When calculating the energy shift and decay rate in the renormalized theory, everything goes on just like in the naive "Rayleigh-Schrödinger PT + dipole approximation" calculation (the $\sim A^2$ term gives an infinite but state-independent "constant" contribution which can be absorbed by the redefinition of zero energy, while the $\sim\vec{P}\cdot\vec{A}$ term yields in second order a state-dependent linear divergence cancelled by the mass counterterm), and we end up with
$$
\Delta {\cal{E}}_{n,\Lambda}=\frac{2\alpha}{3\pi m^2_\text{obs}}
\sum_m(E_m-E_n)|\langle\phi_n|\vec{P}|\phi_m\rangle|^2
\int_0^\Lambda\mathrm{d}k\frac{1}{E_m-E_n+k}
$$
for the $n$-th state. The integrand can become singular for excited states when $k=E_n-E_m$. This must be avoided with an appropriate $i0^+$ prescription, that is, by formally adding a small imaginary part to the energy:
$$
\begin{aligned}
\Delta {\cal{E}}_{n,\Lambda}&=\frac{2\alpha}{3\pi m^2_\text{obs}}
\sum_m(E_m-E_n)|\langle\phi_n|\vec{P}|\phi_m\rangle|^2
\int_0^\Lambda\mathrm{d}k\frac{1}{E_m-E_n+k-i0^+} \\
&=\Delta {{E}}_{n,\Lambda}-\frac{i}{2}\Gamma_n \ ,
\end{aligned}
$$
where
$$
\Delta {{E}}_{n,\Lambda}=\frac{2\alpha}{3\pi m^2_\text{obs}}
\sum_m(E_m-E_n)|\langle\phi_n|\vec{P}|\phi_m\rangle|^2
{\cal{P}}\int_0^\Lambda\mathrm{d}k\frac{1}{E_m-E_n+k} \ ,
$$
and
$$
\begin{aligned}
\Gamma_n&=
-\frac{4\alpha}{3 m^2_\text{obs}}
\sum_m(E_m-E_n)|\langle\phi_n|\vec{P}|\phi_m\rangle|^2
\int_0^\infty\mathrm{d}k\delta(E_m-E_n+k) \\
&=\frac{4\alpha}{3 m^2_\text{obs}}
\sum_{\substack{m \\ E_n>E_m}}(E_n-E_m)|\langle\phi_n|\vec{P}|\phi_m\rangle|^2 \\
&=\frac{4\alpha}{3}
\sum_{\substack{m \\ E_n>E_m}}(E_n-E_m)^3|\langle\phi_n|\vec{r}|\phi_m\rangle|^2
\ .
\end{aligned}
$$
We used
$$
\frac{1}{x\pm i0^+}={\cal{P}}\frac{1}{x}\mp i\pi\delta(x)
$$
to separate the real and imaginary parts, and we were free to let $\Lambda\rightarrow\infty$ in the decay rate formula. The expression for $\Gamma_n=1/\tau_n$ looks just like the one calculated naively, but with $m_\text{obs}$ instead of the bare mass.

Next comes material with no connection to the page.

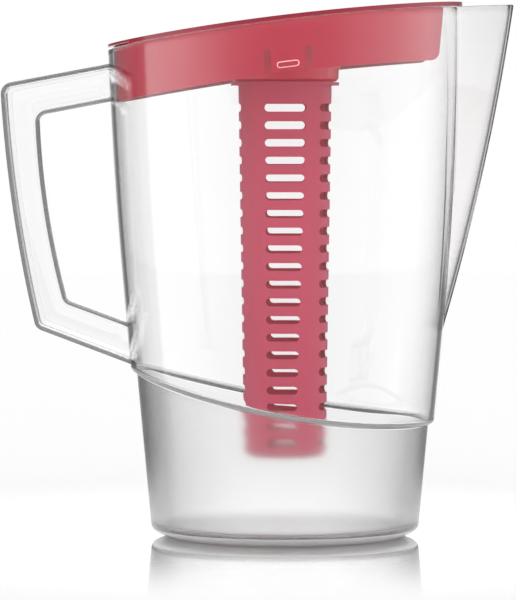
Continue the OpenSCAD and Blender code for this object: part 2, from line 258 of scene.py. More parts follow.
def circleRow(r, z):
    return [(r * cosd(a), r * sind(a), z) for a in columnAngles(0.0, 0.0)]


def evenRows(inset, count, startAt, endAt):
    return [outlineRow(inset, lambda x, t=i / count: mix(startAt(x), endAt(x), t))
            for i in range(1, count + 1)]


def rowsAlong(lineAt, pairs):
    # Rows that follow the rim or the ledge, each with its own inset and height above that line
    return [outlineRow(inset, lambda x, u=up: lineAt(x) + u) for inset, up in pairs]


def roundCorner(radius, steps):
    turns = [90 * i / steps for i in range(steps + 1)]
    return [(radius * (1 - cosd(a)), radius * (1 - sind(a))) for a in turns]


def footCornerZ():
    ringR = jug["baseR"] - jug["footRingIn"]
    cornerR, slope = jug["footCornerR"], jug["footSlopeA"]
    return (cornerR + (jug["baseR"] - cornerR - ringR) * sind(slope)) / cosd(slope)


def footRows():
    # From the hollow under the floor over the foot ring to the round corner under the wall
    ringR = jug["baseR"] - jug["footRingIn"]
    ringInR = ringR - jug["footRingW"]
    rows = [circleRow(ringInR - jug["footHollowH"], jug["footHollowH"])]
    rows += [circleRow(ringInR + out, up) for out, up in jug["ringInside"]]
    rows += [circleRow(ringR + out, up) for out, up in jug["ringOutside"]]
    cornerR, cornerZ, steps = jug["footCornerR"], footCornerZ(), bodyGrid["footSteps"]
    wallAt = upperR(cornerZ) - jug["ledgeW"]
    for i in range(steps + 1):
        a = mix(jug["footSlopeA"] - 90, 0, i / steps)
        rows.append(circleRow(wallAt - cornerR + cornerR * cosd(a), cornerZ + cornerR * sind(a)))
    return rows


def outerRows():
    # Up the outside: the lower wall, the step, the ledge's round corner, the upper wall and the rim
    ledgeW, cornerR, rimR = jug["ledgeW"], jug["ledgeCornerR"], jug["rimOuterR"]
    footZ = footCornerZ()
    rows = evenRows(ledgeW, bodyGrid["lowerRows"], lambda x: footZ, lambda x: ledgeZ(x) - jug["stepDrop"])
    rows += rowsAlong(ledgeZ, [(ledgeW - out, -drop) for out, drop in jug["stepRows"]])
    rows += rowsAlong(ledgeZ, reversed(roundCorner(cornerR, bodyGrid["ledgeSteps"])))
    rows += evenRows(0.0, bodyGrid["upperRows"], lambda x: ledgeZ(x) + cornerR, lambda x: rimZ(x) - rimR)
    rim = roundCorner(rimR, bodyGrid["rimOuterSteps"])[1:]
    return rows + rowsAlong(rimZ, [(inset, -drop) for inset, drop in rim])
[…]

Note that the decay rate was extracted from an essentially time-independent PT formalism by avoiding poles along the real line, an approach reminiscent of the treatment of resonances. The correct choice of the sign of $i0^+$ is better motivated in the full QED derivation; in this context, not much more can be said other than choosing $-i0^+$ instead of $+i0^+$ is necessary to prevent an unphysical, exponentially growing probability.
The real part providing the energy shift is still logarithmically divergent. Bethe simply introduced the cut-off $\Lambda=m$, while in the QED treatment, this divergence is cancelled by the infrared divergence coming from the $F_1$ form factor of the one-loop vertex correction. Note, however, that the violently singular nature of the self-energy (containing both linear and logarithmic divergences) is an artifact of the dipole approximation. If one calculated the one-loop self-energy in the old-fashioned PT but without dipole approximation, then only a single logarithmic divergence should be treated in the mass renormalization, and the remaining parts would be finite; see Lett. Math. Phys. 24 115 (1992) for details.